FIG. 6 is a schematic showing the memory remapping required to move from pixel to block oriented memory for use in the parallel processor 3. The operation of remapping the video data to a block orientation prior to parallel processing is desirable because it increases the system's efficiency in loading and processing the data. A hypothetical 64×64 pixel image is illustrated in FIG. 6 having 8×8 pixel blocks. Pixel block 92 is indicated by the dark boundary and its constituent pixels are arranged as they would appear on a raster scanned device such as a monitor or projector. In the second diagram, the pixels have been re-mapped resulting in pixel block 92 being transformed to pixel block 94 which contains the same pixels as block 92 but is transformed from an 8×8 array to a 1×64 array. This new orientation allows whole blocks to be loaded/unloaded into SIMD processors without the need for special memory access routines which would hamper the parallel processor performance.

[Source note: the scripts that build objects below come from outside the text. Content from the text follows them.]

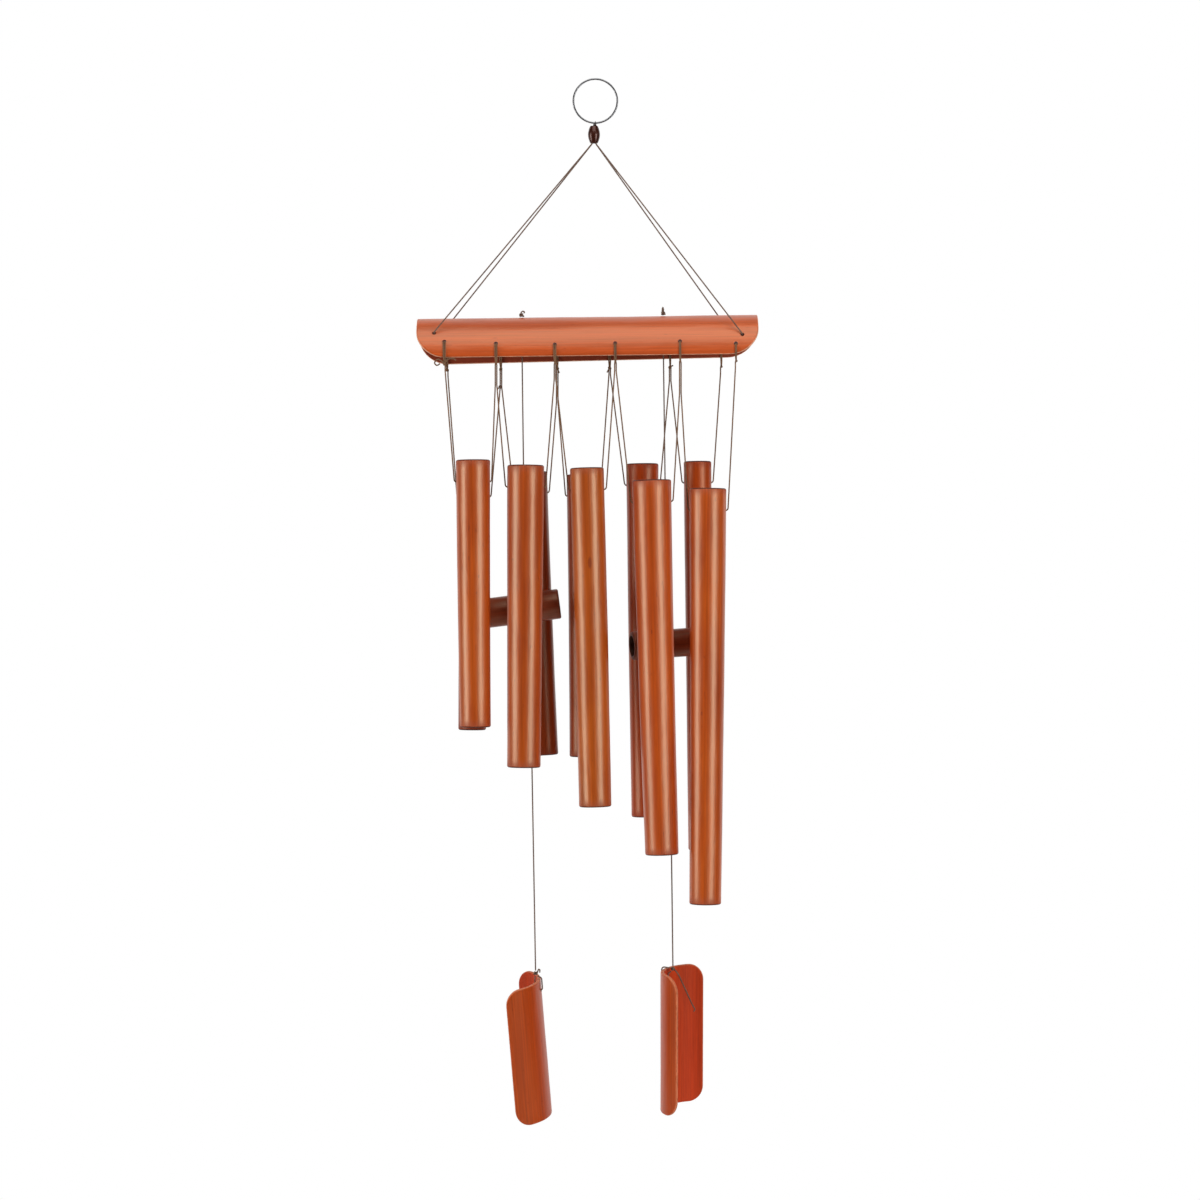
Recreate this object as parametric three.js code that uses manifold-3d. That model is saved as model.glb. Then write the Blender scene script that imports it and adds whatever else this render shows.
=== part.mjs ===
// A hanging bamboo wind chime: a chrome ring, a wooden bead, a half-round bamboo top bar, two rows of five
// bamboo tubes, and two cords between the rows that each carry a striker and a wind sail.
// Millimetres. +Z is up, +X runs along the top bar, and the viewer stands on the -Y side.
// The origin is where the ring rests on its hook.

import * as THREE from 'three';
import { mergeVertices } from 'three/addons/utils/BufferGeometryUtils.js';
import Module from 'manifold-3d';

const wasm = await Module();
wasm.setup();

const DEGREE = Math.PI / 180;

// ---------------------------------------------------------------- driving dimensions

const GAP = 0.3; // left between pieces that touch
const CORD_RADIUS = 0.55;
const CORD_BEND = 2.2; // centre-line radius of the cord's tightest bends
const CORD_HOLE_RADIUS = 1.3; // in the tubes, the strikers and the sails
const BAR_HOLE_RADIUS = 1.5;
const STANDOFF = 1.25; // from a wall's face to the middle of a cord that turns into its hole

const RING = { innerRadius: 15.75, wireRadius: 0.7 };

const BEAD = {
  centreX: -1,
  top: -34.6,
  height: 12.7,
  endRadius: 3.2,
  middleRadius: 4.45,
  boreRadius: 2.4,
};

// A half-round bamboo shell lying level, round side up. z is its spine's height at mid length.
const BAR = {
  centreX: -6,
  z: -177.8,
  length: 254.6,
  radius: 30,
  wall: 3.2,
  halfArc: 92 * DEGREE,
  corner: 21.5,
  tilt: 0.7 * DEGREE,
};

// The four cords that carry the bar leave the bead together and end in the bar's four end holes. Each hole's
// angle is measured round the bar from its spine.
const HANGERS = [
  { name: 'hanger_cord_front_left', x: -120, side: -1, angle: 54.3 * DEGREE },
  { name: 'hanger_cord_front_right', x: 109, side: -1, angle: 63 * DEGREE },
  { name: 'hanger_cord_back_left', x: -118.6, side: 1, angle: 54.3 * DEGREE },
  { name: 'hanger_cord_back_right', x: 105.5, side: 1, angle: 63 * DEGREE },
];
const HANGER_SPREAD = { x: 1.4, y: 0.65 }; // each hanger's distance from the bead's axis
const HANGER_KNOT_RADIUS = 2;
const HANGER_STANDOFF = 1.1; // from the bar's face to where a hanger turns into its hole

// Each tie is a loop of cord through a hole near the bar's lower edge, knotted just below that edge.
const TIE_KNOT_DROP = 6.4; // from the bar's centre line down to the knot's middle
const TIE_KNOT_RADIUS = 1.4;
const STRAND_SPACING = 1.6; // between the two tube cords that leave one tie

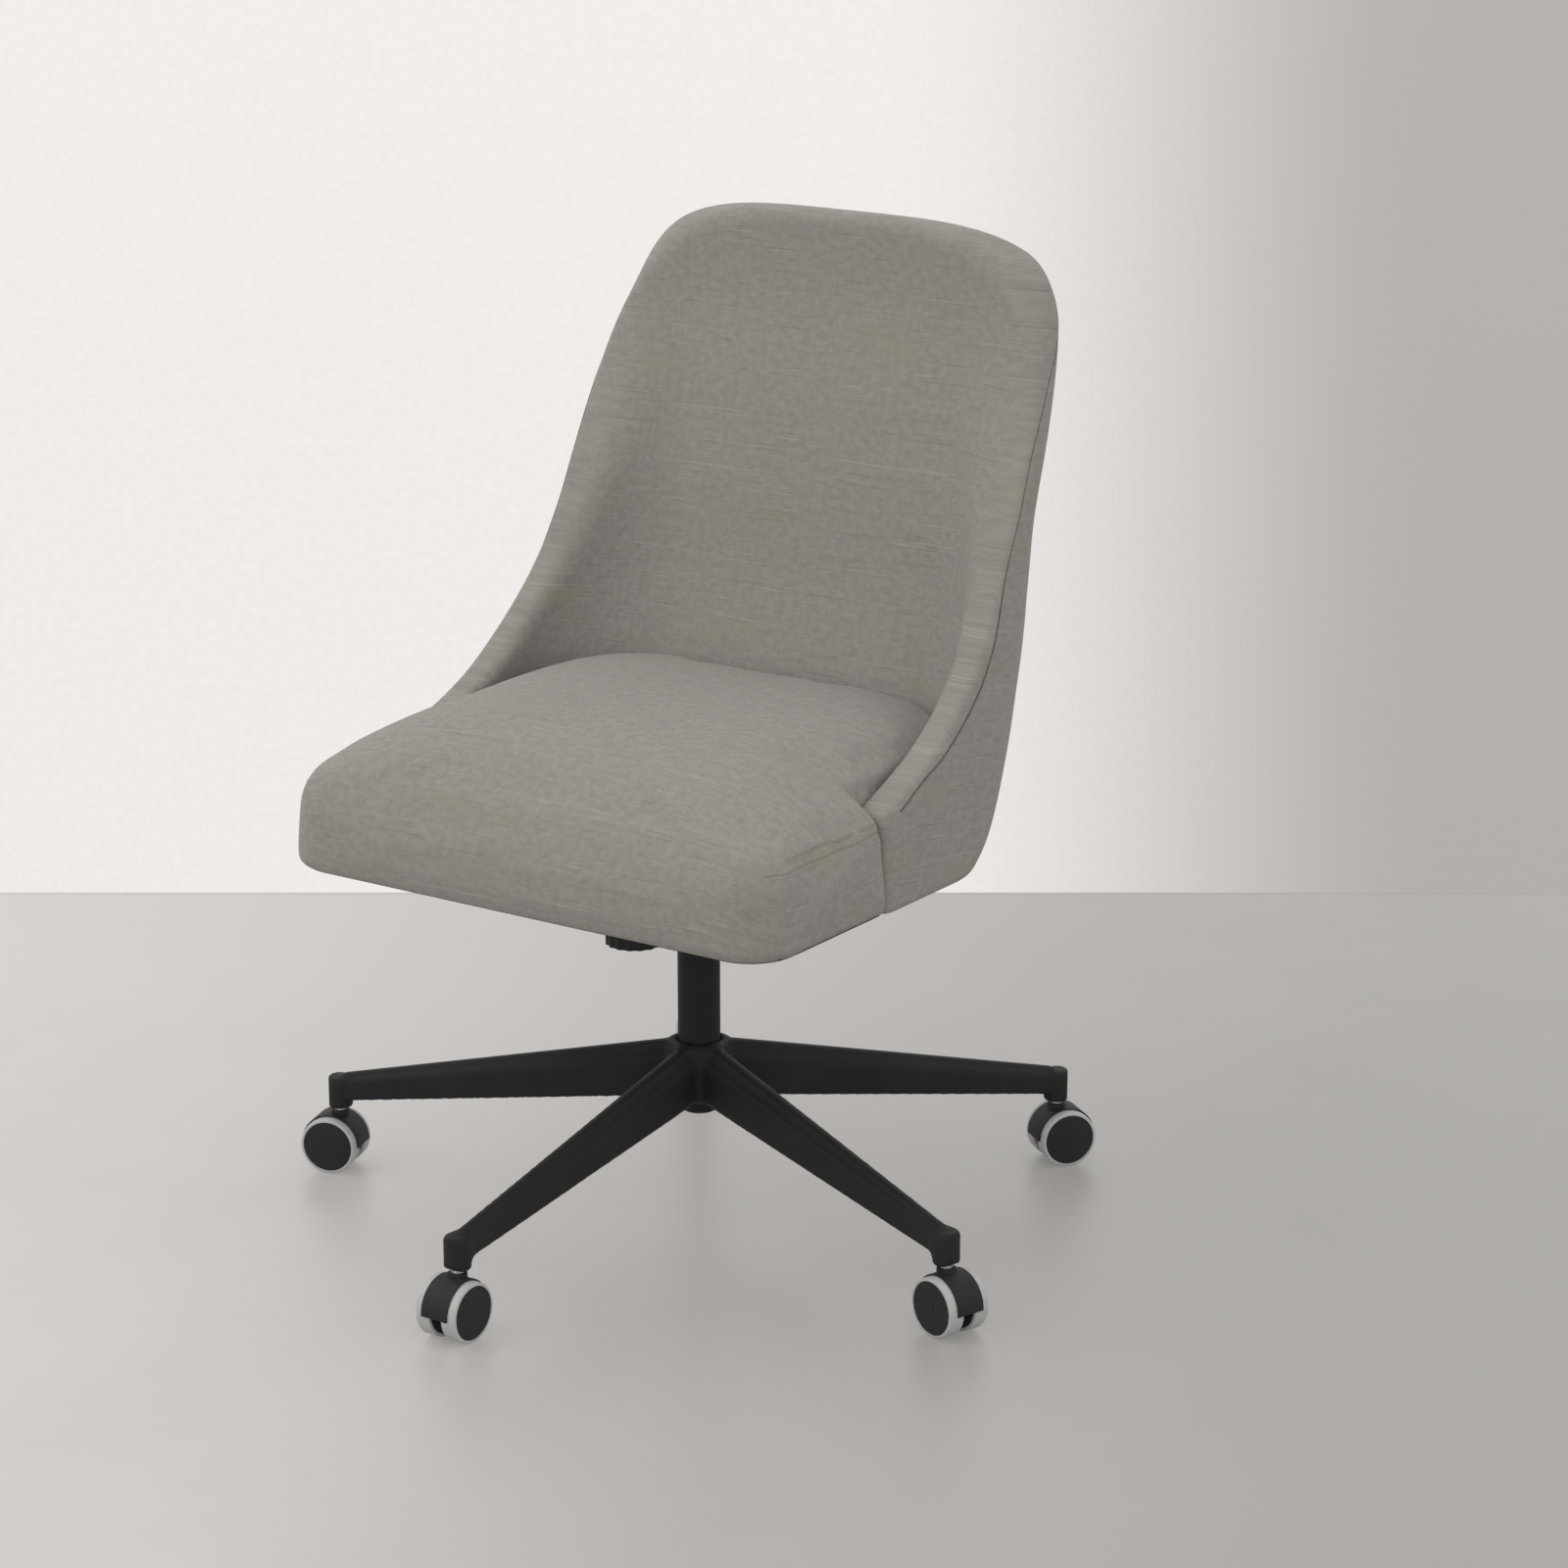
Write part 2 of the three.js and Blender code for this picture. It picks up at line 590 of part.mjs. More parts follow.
function tiltSpring() {
  const section = new THREE.Shape();
  section.absarc(0, 0, springWire, 0, 2 * Math.PI);
  const margin = springWire + fitGap + 0.2;
  const path = new Helix(springRadius, washerTop + margin, webBottom - margin, springTurns);
  return new THREE.ExtrudeGeometry(section, {
    steps: springTurns * 9, curveSegments: 3, bevelEnabled: false, extrudePath: path,
  }).translate(0, knobY, 0);
}

piece("tilt_spring", tiltSpring(), "brightSteel");

// ---- Upholstered seat and shell ----
// The shell's rear outline seen from the side: [Y, height as a share of the shell's height]
const rearOutline = new THREE.SplineCurve([
  [95, 0], [124, 0.054], [155, 0.18], [191, 0.37], [211, 0.553], [232, 0.755], [241, 0.88], [237, 1.02],
].map(([y, share]) => new THREE.Vector2(y, share)));

// The wings' front edge seen from the side: [Y, height as a share of the shell's height]
const lipOutline = [
  [slitY, 0.1637], [-3, 0.2357], [76, 0.3735], [127, 0.5511], [178, 0.7767], [194, 0.9283], [198, 1.0281],
];

function halfWidthAt(height) {
  return seatHalfWidth - topNarrowing * THREE.MathUtils.smoothstep(height, seatBottom, seatBottom + 285);
}

function cornerAt(height, corner) {
  const share = THREE.MathUtils.smoothstep(height, seatBottom + 250, seatBottom + 420);
  return corner - cornerTightening * share;
}

// The space inside the shell's outer face, drawn in by a sideways and a rearward inset
function bucket(sideInset, rearInset, lowCorner) {
  const sides = 36;
  return solidOf(loft(sides, 9, (rise) => {
    const spot = rearOutline.getPointAt(rise);
    const height = seatBottom - 2 + spot.y * (shellHeight + 4);
    const half = halfWidthAt(height) - sideInset;
    const rear = spot.x - rearInset;
    const corner = cornerAt(height, lowCorner);
    const outline = new THREE.Shape();
    outline.moveTo(half, slitY - 40);
    outline.lineTo(half, rear - corner);
    outline.absarc(half - corner, rear - corner, corner, 0, Math.PI / 2, false);
    outline.absarc(corner - half, rear - corner, corner, Math.PI / 2, Math.PI, false);
    outline.lineTo(-half, slitY - 40);
    outline.closePath();
    return { points: outline.getSpacedPoints(sides), height };
  }));
}

// What lies behind the wings' front edge, between two heights
function behindLip(inset, bottom) {
  const lip = new THREE.SplineCurve(
    lipOutline.map(([y, share]) => new THREE.Vector2(y, seatBottom + share * shellHeight)),
  );
  const shape = new THREE.Shape();
  shape.moveTo(slitY + inset, bottom);
  shape.lineTo(400, bottom);
  shape.lineTo(400, shellTop + 10);
  lip.getPoints(12).toReversed().forEach((point) => shape.lineTo(point.x + inset, point.y));
  return solidOf(sidewaysPrism(shape, [-400, 400]));
}

// The space under the shell's rounded top, which is squarer at the rear than at the front
function underTop(inset) {
  const centre = seatBottom + topCentreShare * shellHeight;
  const half = seatHalfWidth - topNarrowing + 2 - inset;
  const rise = shellTop - centre - inset;
  const shape = new THREE.Shape();
  const archSides = 20;
  shape.moveTo(-400, seatBottom - 10);
  shape.lineTo(400, seatBottom - 10);
  shape.lineTo(400, centre - 60);
  shape.lineTo(half + 12, centre - 60);
  for (let i = 0; i <= archSides; i += 1) {
    const across = Math.cos((Math.PI * i) / archSides);
    shape.lineTo(half * Math.sign(across) * Math.abs(across) ** 0.6, centre + 1);
  }
  shape.lineTo(-half - 12, centre - 60);
  shape.lineTo(-400, centre - 60);
  const [from, to] = topSquaring;
  const stations = [400, to, to - 10, to - 20, to - 30, to - 40, from, -300];
  const steps = stations.length - 1;
  const geometry = new THREE.ExtrudeGeometry(shape, { depth: 1, steps, bevelEnabled: false });
  const position = geometry.attributes.position;
  for (let i = 0; i < position.count; i += 1) {
    const x = position.getX(i);
    const y = stations[Math.round(position.getZ(i) * steps)];
    const power = THREE.MathUtils.lerp(topPower, topRearPower, THREE.MathUtils.smoothstep(y, from, to));
    const arch = centre + rise * (1 - Math.min(1, Math.abs(x / half)) ** power) ** (1 / power);
    position.setXYZ(i, x, y, position.getY(i) > centre ? arch : position.getY(i));
  }
  return solidOf(geometry);
}

function shellLayer(outer, inner, edgeInset, bottom) {
  return cut(outer, inner).intersect(behindLip(edgeInset, bottom)).intersect(underTop(edgeInset));
}

const frameOutside = coverThickness + fitGap;
const frameInside = frameOutside + frameThickness;
const padOutside = frameInside + fitGap;
const cavityCorner = rearCorner + cavityRounding;

function cavity(inset) {
  return bucket(wingThickness + inset, backThickness + inset, cavityCorner);
}

piece("back_cover", shellLayer(bucket(0, 0, rearCorner),
  bucket(coverThickness, coverThickness, rearCorner - coverThickness), 0, seatBottom), "fabric");
piece("back_frame", shellLayer(bucket(frameOutside, frameOutside, rearCorner - frameOutside),
  bucket(frameInside, frameInside, rearCorner - frameInside), edgePadding, boardBottom), "plywood");
piece("back_pad", shellLayer(bucket(padOutside, padOutside, rearCorner - padOutside),
  cavity(0), 0, boardBottom), "fabric");

function frontBlockPlan(inset) {
  const half = seatHalfWidth - inset;
  const front = seatFront + inset;
  const corner = frontCorner - inset;
  const rear = slitY - 1;
  const plan = new THREE.Shape();
  plan.moveTo(half, rear);
  plan.lineTo(-half, rear);
  plan.lineTo(-half, front + corner);
  plan.absarc(corner - half, front + corner, corner, Math.PI, 1.5 * Math.PI, false);
  plan.absarc(half - corner, front + corner, corner, 1.5 * Math.PI, 2 * Math.PI, false);
  return plan;
}

function seatPlan(inset, z) {
  const frontBlock = solidOf(uprightPrism(frontBlockPlan(inset), z));
  const between = solidOf(block([-seatHalfWidth, seatHalfWidth], [slitY - 20, 300], z));
  return join(frontBlock, between.intersect(cavity(inset / 4 + 1)));
}

function crowned() {
  const width = 2 * seatHalfWidth;
  const depth = 2 * (crownY - seatFront);
  const geometry = new THREE.BoxGeometry(width, depth, 1, 12, 20, 1);
  const position = geometry.attributes.position;
  for (let i = 0; i < position.count; i += 1) {
    const x = position.getX(i);
    const y = position.getY(i);
    const across = 1 - Math.abs(x / seatHalfWidth) ** 4.5;
    const along = 1 - (y < 0 ? ((-2 * y) / depth) ** 5 : (y / crownFall) ** 2);
    const top = seatEdgeTop + crownHeight * across * along;
    position.setXYZ(i, x, y + crownY, position.getZ(i) > 0 ? top : seatBottom);
  }
  return solidOf(geometry);
}

const seatTopMost = seatEdgeTop + crownHeight + 10;
const boardRoom = seatPlan(coverSkirt - fitGap, [seatBottom - 10, boardTop + fitGap]);
piece("seat_cushion", cut(seatPlan(0, [seatBottom, seatTopMost]).intersect(crowned()), boardRoom), "fabric");
piece("seat_board", seatPlan(coverSkirt, [boardBottom, boardTop]), "plywood");

const dust = cut(seatPlan(coverSkirt, [seatBottom, seatBottom + 1]),
  solidOf(block([-plateHalfWidth - dustWindow, plateHalfWidth + dustWindow],
    [plateFront - dustWindow, 300], [seatBottom - 5, seatBottom + 5])));
piece("dust_cover", dust, "dustCloth");

// ---- The origin lies on the floor, midway between the front castor and the two rear ones ----
const castorReach = stemCircle + castorTrail;
const rearAngle = THREE.MathUtils.degToRad(legAngle(2));
const frontReach = castorReach + hoodRadius;
const rearReach = (castorReach + wheelRadius) * Math.sin(rearAngle)
  + (treadOutside - treadRounding) * Math.cos(rearAngle);
chair.position.y = (frontReach - rearReach) / 2;

export default chair;
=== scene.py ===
import json
import math

import bpy
import numpy as np
from mathutils import Matrix, Vector

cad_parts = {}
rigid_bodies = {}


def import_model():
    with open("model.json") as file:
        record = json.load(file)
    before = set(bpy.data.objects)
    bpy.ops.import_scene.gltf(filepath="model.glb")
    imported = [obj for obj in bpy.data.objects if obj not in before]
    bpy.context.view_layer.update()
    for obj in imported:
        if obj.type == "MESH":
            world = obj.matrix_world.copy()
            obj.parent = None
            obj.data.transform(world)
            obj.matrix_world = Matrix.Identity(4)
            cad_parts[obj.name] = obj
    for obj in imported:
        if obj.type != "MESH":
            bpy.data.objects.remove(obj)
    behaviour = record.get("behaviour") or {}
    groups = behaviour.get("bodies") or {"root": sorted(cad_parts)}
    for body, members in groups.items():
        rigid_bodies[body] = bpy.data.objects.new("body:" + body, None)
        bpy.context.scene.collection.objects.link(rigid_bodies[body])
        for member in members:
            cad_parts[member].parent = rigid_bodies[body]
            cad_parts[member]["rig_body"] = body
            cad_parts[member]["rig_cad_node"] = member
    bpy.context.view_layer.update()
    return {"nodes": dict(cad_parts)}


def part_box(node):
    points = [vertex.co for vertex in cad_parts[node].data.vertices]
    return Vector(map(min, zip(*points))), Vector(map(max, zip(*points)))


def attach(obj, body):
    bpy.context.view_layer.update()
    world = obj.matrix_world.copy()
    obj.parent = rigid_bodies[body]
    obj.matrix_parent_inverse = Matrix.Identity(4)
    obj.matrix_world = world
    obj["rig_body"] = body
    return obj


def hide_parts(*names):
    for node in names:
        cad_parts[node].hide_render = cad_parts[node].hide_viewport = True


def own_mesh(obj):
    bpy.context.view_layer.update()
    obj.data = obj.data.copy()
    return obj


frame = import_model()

bl_info = {
    "name": "Upholstered swivel chair",
    "version": (1, 0, 0),
    "blender": (4, 5, 0),
    "location": "View3D > Sidebar > Chair",
    "description": "Upholstery, castings and castors for a swivel office chair",
    "category": "Object",
}

MM = 0.001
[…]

The inventive apparatus and method for encoding, decoding and transcoding video data significantly decreases the time required for data processing allowing system operators to offer enhanced services and/or lower costs to customers. The use of a Field Programmable Gate Array or equivalent device for the serial processing portions of compression and decompression provides the opportunity for system scalability, operational flexibility and increased system performance.